Moving on to the Harris Teeter merger, Kroger is seeing solid growth in the customer base. It is learning a lot about how to connect with customers. Kroger is counting on Harris Teeter’s online ordering and store pickup model. A key growth driver in the customer connection is its Customer 1st innovation program which is yielding good improvements and helping it grow its market share.

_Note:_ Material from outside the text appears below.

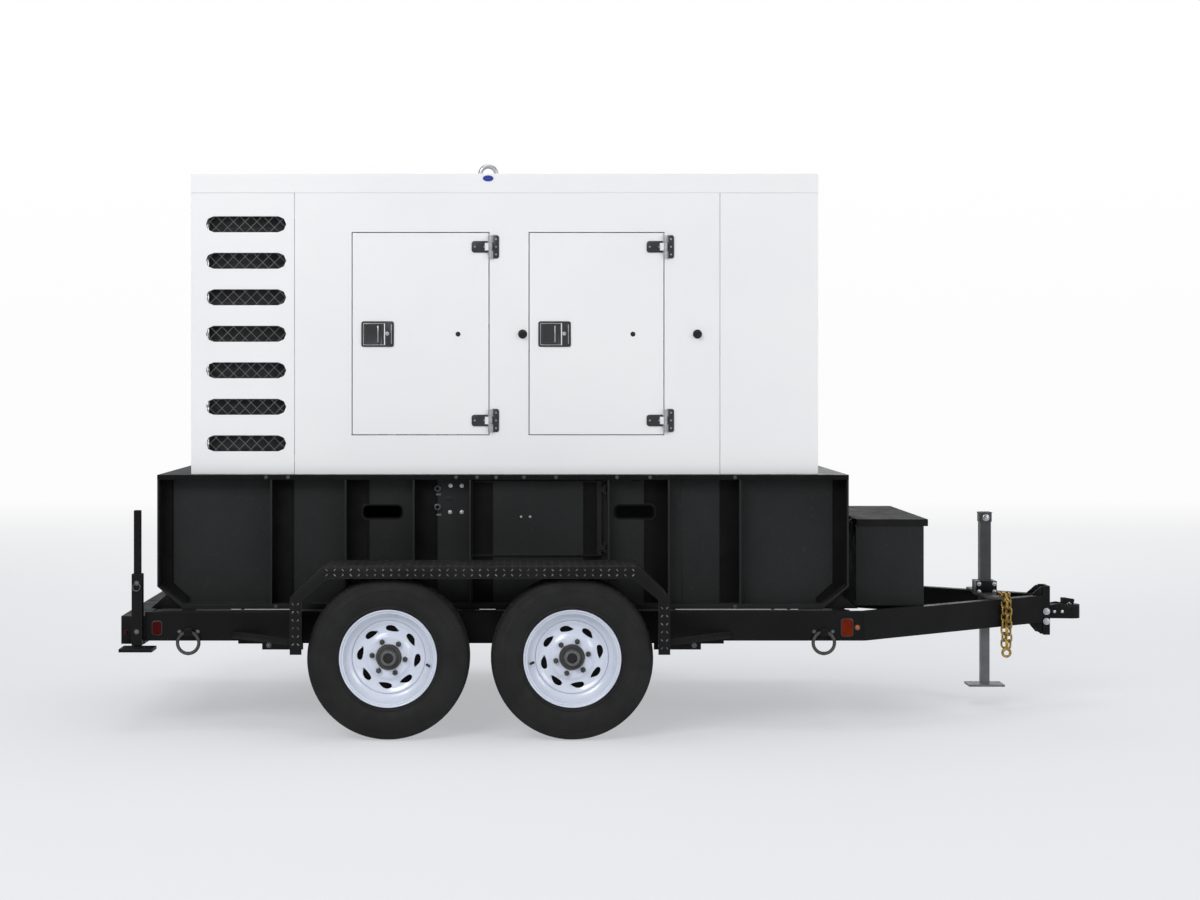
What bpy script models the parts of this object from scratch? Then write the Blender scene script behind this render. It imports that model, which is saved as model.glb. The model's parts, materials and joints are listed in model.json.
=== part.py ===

Kroger enjoys a differentiating corporate brand portfolio, which is differentiated by its multi-tier offering. With such a strategy, the company is offering the right price points and product experiences for everyone. Under its previously introduced good, better, best program, Kroger has added new branding and packaging for its value products. Moreover, the replacement of Kroger Value with the Heritage Farm brand has benefited the company as well.

Technology moves

Kroger’s technological team is making attempts to deliver the internet of things in the retail market place. It is planning to leverage this technology by introducing temperature check in stores. Previously, temperature check was done manually by the associates, but with this technology, Kroger's food safety efforts will improve remarkably.

Conclusion

Kroger is making the right moves to address the end market opportunity. Its acquisitions and cost-cutting moves should result in long-term gains, making Kroger a solid investment for the future.